[Records with modeling code]

--------------------------------------------------

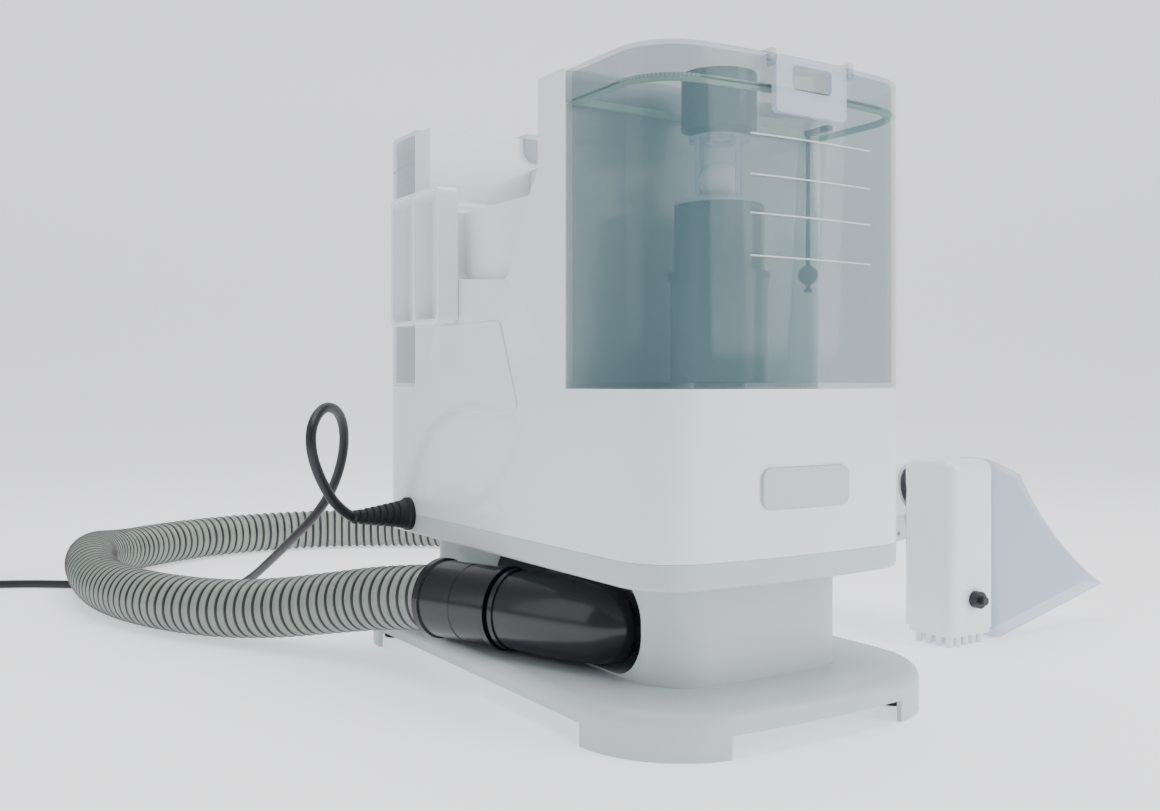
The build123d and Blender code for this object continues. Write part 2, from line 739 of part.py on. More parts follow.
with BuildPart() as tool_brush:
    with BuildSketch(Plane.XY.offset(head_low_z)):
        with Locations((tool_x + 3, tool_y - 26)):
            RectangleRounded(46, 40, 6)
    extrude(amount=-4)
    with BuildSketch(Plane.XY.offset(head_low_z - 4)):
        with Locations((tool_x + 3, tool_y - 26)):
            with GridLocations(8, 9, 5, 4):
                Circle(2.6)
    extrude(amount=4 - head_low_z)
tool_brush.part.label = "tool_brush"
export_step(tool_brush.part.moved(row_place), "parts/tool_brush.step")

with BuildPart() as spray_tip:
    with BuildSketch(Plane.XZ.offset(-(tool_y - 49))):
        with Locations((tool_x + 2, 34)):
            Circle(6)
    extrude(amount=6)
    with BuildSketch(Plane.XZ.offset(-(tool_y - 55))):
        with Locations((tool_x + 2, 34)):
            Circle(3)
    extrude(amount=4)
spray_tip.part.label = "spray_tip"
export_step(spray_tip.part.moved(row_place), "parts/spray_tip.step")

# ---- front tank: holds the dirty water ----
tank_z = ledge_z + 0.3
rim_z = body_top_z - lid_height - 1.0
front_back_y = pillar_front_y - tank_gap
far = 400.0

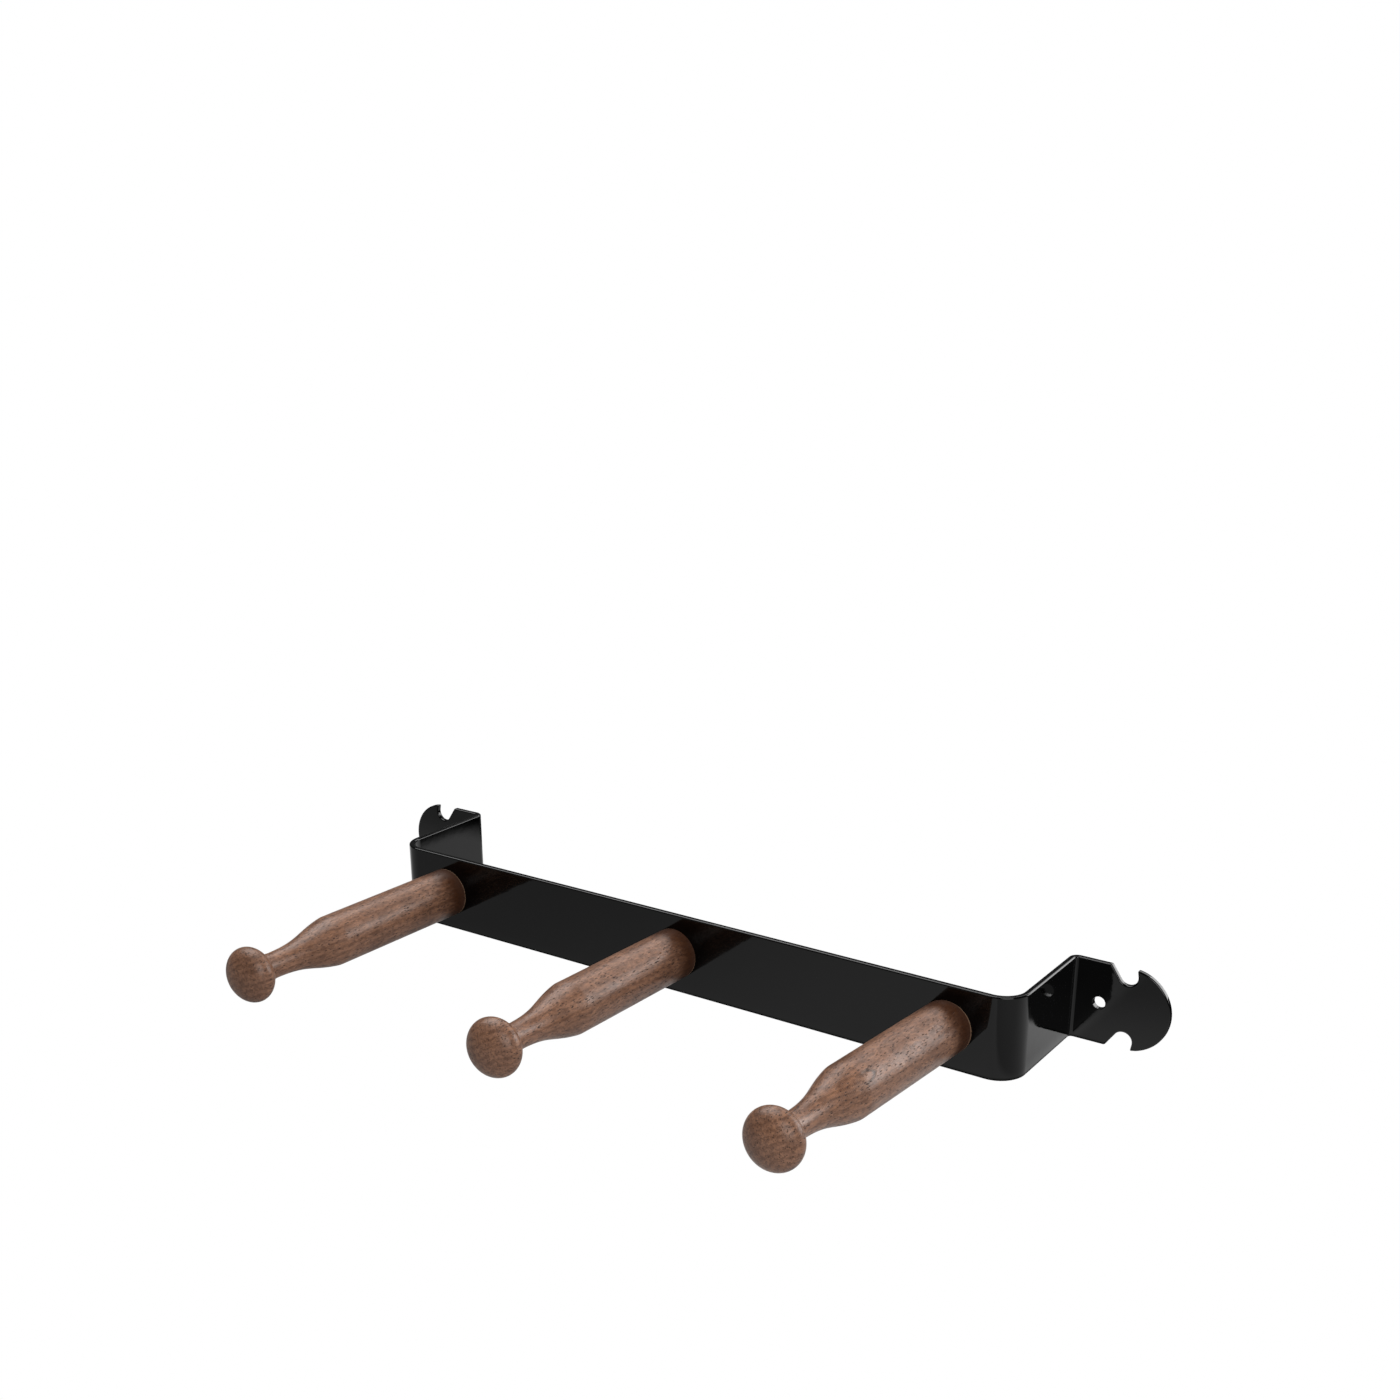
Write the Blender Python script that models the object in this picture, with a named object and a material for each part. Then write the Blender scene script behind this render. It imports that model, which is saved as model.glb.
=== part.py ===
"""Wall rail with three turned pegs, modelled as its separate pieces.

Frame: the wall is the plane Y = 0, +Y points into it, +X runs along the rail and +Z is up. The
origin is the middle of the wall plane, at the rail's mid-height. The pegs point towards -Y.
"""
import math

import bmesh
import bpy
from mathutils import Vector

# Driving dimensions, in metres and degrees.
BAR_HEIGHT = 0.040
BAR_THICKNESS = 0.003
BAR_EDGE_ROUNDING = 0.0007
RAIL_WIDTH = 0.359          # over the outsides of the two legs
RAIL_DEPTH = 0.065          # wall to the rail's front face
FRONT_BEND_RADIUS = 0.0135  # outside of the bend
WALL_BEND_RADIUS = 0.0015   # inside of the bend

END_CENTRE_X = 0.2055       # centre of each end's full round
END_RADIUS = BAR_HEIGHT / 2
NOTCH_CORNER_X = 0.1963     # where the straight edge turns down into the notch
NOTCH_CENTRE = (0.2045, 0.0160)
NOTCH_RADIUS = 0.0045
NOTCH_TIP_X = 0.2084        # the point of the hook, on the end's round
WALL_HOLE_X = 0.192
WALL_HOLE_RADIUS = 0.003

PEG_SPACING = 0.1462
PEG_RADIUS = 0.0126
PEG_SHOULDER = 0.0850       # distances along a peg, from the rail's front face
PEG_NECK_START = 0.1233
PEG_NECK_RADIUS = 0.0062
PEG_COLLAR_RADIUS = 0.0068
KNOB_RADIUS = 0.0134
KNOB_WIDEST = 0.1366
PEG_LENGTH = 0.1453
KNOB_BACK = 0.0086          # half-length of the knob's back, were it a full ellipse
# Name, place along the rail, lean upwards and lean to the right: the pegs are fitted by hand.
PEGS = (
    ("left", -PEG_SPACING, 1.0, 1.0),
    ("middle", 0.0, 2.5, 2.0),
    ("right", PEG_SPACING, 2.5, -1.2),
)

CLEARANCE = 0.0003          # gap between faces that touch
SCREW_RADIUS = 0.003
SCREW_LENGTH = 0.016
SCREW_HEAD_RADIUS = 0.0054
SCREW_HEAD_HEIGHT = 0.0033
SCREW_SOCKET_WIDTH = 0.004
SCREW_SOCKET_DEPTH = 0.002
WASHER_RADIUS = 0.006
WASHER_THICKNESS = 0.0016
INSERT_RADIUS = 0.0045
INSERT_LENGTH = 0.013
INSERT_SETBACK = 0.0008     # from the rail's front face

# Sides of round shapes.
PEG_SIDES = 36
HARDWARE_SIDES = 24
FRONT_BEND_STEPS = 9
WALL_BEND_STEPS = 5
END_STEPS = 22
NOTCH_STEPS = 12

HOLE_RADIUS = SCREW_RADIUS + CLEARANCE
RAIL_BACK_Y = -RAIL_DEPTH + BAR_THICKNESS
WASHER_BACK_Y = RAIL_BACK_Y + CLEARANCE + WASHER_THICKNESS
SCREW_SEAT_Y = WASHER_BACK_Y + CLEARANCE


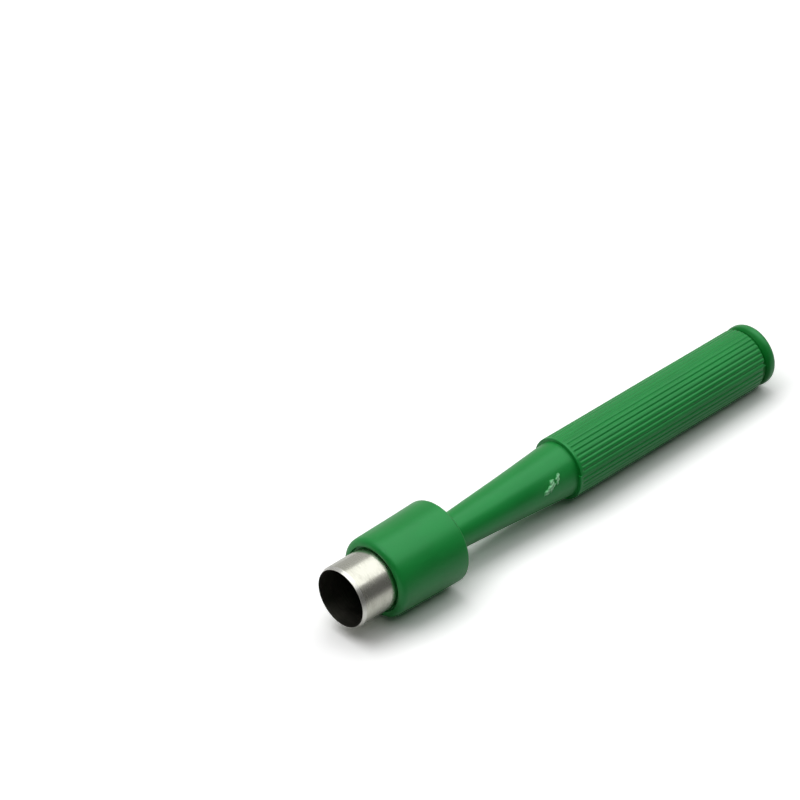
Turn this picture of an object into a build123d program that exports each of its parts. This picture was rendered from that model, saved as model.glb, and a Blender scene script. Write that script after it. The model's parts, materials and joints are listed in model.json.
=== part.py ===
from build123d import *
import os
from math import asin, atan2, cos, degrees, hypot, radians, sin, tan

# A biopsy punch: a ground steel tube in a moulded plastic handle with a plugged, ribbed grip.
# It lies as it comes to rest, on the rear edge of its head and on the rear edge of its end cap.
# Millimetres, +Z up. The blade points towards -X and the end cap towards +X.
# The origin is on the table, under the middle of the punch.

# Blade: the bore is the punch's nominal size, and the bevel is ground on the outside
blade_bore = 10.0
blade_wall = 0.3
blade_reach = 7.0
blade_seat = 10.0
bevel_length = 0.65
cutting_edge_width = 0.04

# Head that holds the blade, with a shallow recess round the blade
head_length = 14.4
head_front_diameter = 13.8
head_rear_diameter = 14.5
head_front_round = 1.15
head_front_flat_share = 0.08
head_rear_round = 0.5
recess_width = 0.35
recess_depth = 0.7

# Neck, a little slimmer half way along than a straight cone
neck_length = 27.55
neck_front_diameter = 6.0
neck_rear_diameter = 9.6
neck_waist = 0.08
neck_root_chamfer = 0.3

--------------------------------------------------

__Task to complete__. Write out exactly the lines of the entries above that run from the line containing "Turn this picture" through the last line, including both.

__Full solution__.
Turn this picture of an object into a build123d program that exports each of its parts. This picture was rendered from that model, saved as model.glb, and a Blender scene script. Write that script after it. The model's parts, materials and joints are listed in model.json.
=== part.py ===
from build123d import *
import os
from math import asin, atan2, cos, degrees, hypot, radians, sin, tan

# A biopsy punch: a ground steel tube in a moulded plastic handle with a plugged, ribbed grip.
# It lies as it comes to rest, on the rear edge of its head and on the rear edge of its end cap.
# Millimetres, +Z up. The blade points towards -X and the end cap towards +X.
# The origin is on the table, under the middle of the punch.

# Blade: the bore is the punch's nominal size, and the bevel is ground on the outside
blade_bore = 10.0
blade_wall = 0.3
blade_reach = 7.0
blade_seat = 10.0
bevel_length = 0.65
cutting_edge_width = 0.04

# Head that holds the blade, with a shallow recess round the blade
head_length = 14.4
head_front_diameter = 13.8
head_rear_diameter = 14.5
head_front_round = 1.15
head_front_flat_share = 0.08
head_rear_round = 0.5
recess_width = 0.35
recess_depth = 0.7

# Neck, a little slimmer half way along than a straight cone
neck_length = 27.55
neck_front_diameter = 6.0
neck_rear_diameter = 9.6
neck_waist = 0.08
neck_root_chamfer = 0.3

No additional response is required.